Under such circumstances, about the only avenue open was to point out how tithing hardly even represented an intellectual category in early Christianity. One can see this in volume two of Luke's history of Christianity, The Acts of the Apostles, and despite the skepticism which sometimes attaches to this source, the broad picture it paints on the subject of money is clear enough and coheres with Paul's own testimony.
Paul's conversion to the Way occurred at a time when the followers of Jesus in Jerusalem were experimenting with a form of communism in which "no one said that anything he had was his own." Pooling of resources made it possible to supply the wants of a growing number of poor, dependent on the generosity of the Christians, both Jew and Greek. This distribution for the poor no doubt contributed greatly to the early success of the Christian sect, but the weakness of this arrangement was exposed by the famine in the land in the mid 40's, and the dispensers of aid themselves soon became in need of help.
It is at this juncture that Paul's role as a kind of entrepreneur comes into focus. Although entitled to compensation from the churches he had founded, Paul instead chose to self-fund his various missionary travels throughout the eastern Mediterranean from the proceeds of his own leather business, which he combined with his role as apostle to the Gentiles. This decision was taken in part to prove to the leadership of the church at Jerusalem that his conversion from violent persecutor to follower of the Way was genuine, but also to remove suspicions about the nature of and motivations behind his law-free gospel to the Gentiles and, indeed, to remove suspicions about the authenticity of his appointment as apostle by the risen Jesus. Paul's own testimony from his letters shows that he was not entirely successful in quelling these suspicions, and he operated under a cloud which seemed to follow him everywhere.

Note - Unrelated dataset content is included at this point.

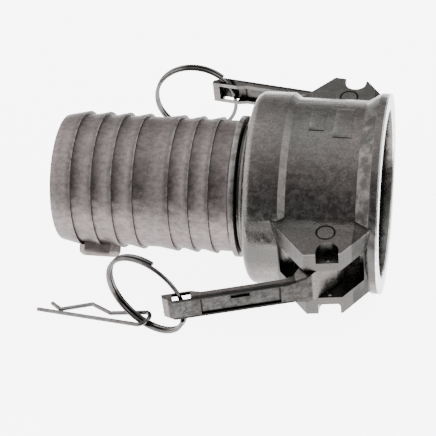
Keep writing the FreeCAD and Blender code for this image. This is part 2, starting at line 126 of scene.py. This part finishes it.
def new_material(name):
    """A named material with its graph, its shader and the place on the object."""
    material = bpy.data.materials.new(name)
    material.use_nodes = True
    graph = Graph(material.node_tree)
    out = graph.add("ShaderNodeOutputMaterial")
    shader = graph.add("ShaderNodeBsdfPrincipled")
    graph.tree.links.new(shader.outputs[0], out.inputs["Surface"])
    shader.inputs["Specular Tint"].default_value = GRAZING_TINT
    place = graph.add("ShaderNodeTexCoord").outputs["Object"]
    return material, graph, shader, place


def new_metal(name):
    material, g, shader, place = new_material(name)
    shader.inputs["Metallic"].default_value = 1.0
    return material, g, shader, place


def dress(g, shader, colour, roughness, normal):
    g.feed(shader.inputs["Base Color"], colour)
    g.feed(shader.inputs["Roughness"], roughness)
    g.feed(shader.inputs["Normal"], normal)


def pin_distance(g, x, y):
    """Distance from the nearer pivot pin's axis."""
    return g.radius(g.minus(x, PIN_X), g.minus(g.absolute(y), PIN_Y))


def rosy(value):
    """Steel with the warm pinkish cast of pickled castings."""
    return (value * 1.1, value * 0.985, value * 0.955, 1)


def pink(value):
    """The blasted shank's warmer cast."""
    return (value * 1.14, value * 0.965, value * 0.95, 1)


def olive(value):
    """Darker skin of the casting, slightly yellow."""
    return (value * 1.02, value, value * 0.95, 1)


def cool(value):
    """Bare metal, rubbed or turned."""
    return (value, value, value * 0.99, 1)


# ------------------------------------------------------------ steel and rubber
def cast_look(g, place, tone, rough, depth):
    """Colour, roughness and normal of investment-cast stainless steel."""
    # skin: clouds and blotches of two tints under a fine dark grain
    grain = g.noise(place, 1250, 3.0, 0.7)
    blotch = g.noise(place, 420, 4.0, 0.65, 0.3)
    cloud = g.noise(place, 75, 3.0, 0.55)
    tint = g.noise(g.scaled(place, (0.7, 1.0, 1.3)), 38, 2.0, 0.5)
    dark = g.mix(g.spread(tint, 0.42, 0.6), rosy(tone * 0.86), olive(tone * 0.8))
    light = g.mix(g.spread(tint, 0.42, 0.6), rosy(tone * 1.18), olive(tone * 1.06))
    worn = g.plus(g.times(blotch, 0.5), g.times(cloud, 0.5))
    colour = g.mix(g.spread(worn, 0.38, 0.62), dark, light)
    colour = g.mix(g.spread(grain, 0.42, 0.62, 0.0, 0.6), colour, olive(tone * 0.55))
    # painted shade in corners and bare metal on edges
    corner_shade = g.spread(g.occlusion(depth), 0.35, 0.92)
    colour = g.mix(corner_shade, olive(tone * 0.16), colour)
    edge = g.spread(g.occlusion(0.7 * MM, inside=True), 0.3, 0.62, 1.0, 0.0)
    patchy = g.spread(blotch, 0.36, 0.56, 0.25, 1.0)
    edge = g.times(g.times(edge, patchy), corner_shade)
    colour = g.mix(edge, colour, cool(tone * 1.6))
    roughness = g.spread(blotch, 0.3, 0.7, rough - 0.07, rough + 0.09)

    pit = g.spread(g.noise(place, 560, 2.0, 0.5), 0.25, 0.34)
    normal = g.bump(blotch, 0.12 * MM, 0.55)
    normal = g.bump(grain, 0.05 * MM, 0.8, normal)
    normal = g.bump(pit, 0.06 * MM, 0.7, normal)
    return colour, roughness, normal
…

So instead of taking compensation from his various churches, Paul frequently had urged them to collect and set aside monies for the relief of the community at Jerusalem, "every man according as he purposeth in his heart." It is a pledge of support such as this, made freely and voluntarily by the church at Corinth, which for some reason had subsequently gone unfulfilled and which prompted Paul's comments about money in the correspondence which comes down to us in the two Corinthian epistles. Far from addressing such issues as how or even whether the local churches were to fund themselves, Paul's comments about money are instead focused on this "collection for the saints" at Jerusalem. It was the peculiar problem of the Corinthians that they had lost their sense of urgency about the suffering of their fellow believers and had become self-absorbed, which gives Paul's epistles to the Corinthians some of their special edge.
Paul's ultimate success with this collection must have been considerable, a tribute to his powers of persuasion. But the trouble which subsequently fell upon him in Jerusalem, when after many years of missionary activity he at length delivered the monies there, cannot have been due solely to such things as his reputed relaxation of circumcision rules for the children of Jewish converts to Christianity. Somehow the magnitude of the alms and offerings he had presented had become known outside Jewish circles, since after his arrest the Roman governor Felix kept Paul under confinement for two years hoping "that money should have been given him of Paul, that he might loose him." It would seem likely that Paul had bypassed the Temple administration in bringing his "alms and offerings" and had delivered the funds directly into the hands of James and the elders. Knowledge of this must therefore have leaked out of Christian, perhaps Greek, circles within the church. We can well imagine how anger and jealousy over this must have stirred up the hubbub against Paul in the city, and it helps explain one line of Paul's subsequent defense of himself, that "against the temple he had not offended at all."
A scrupulous person like a tither doesn't get into this kind of trouble.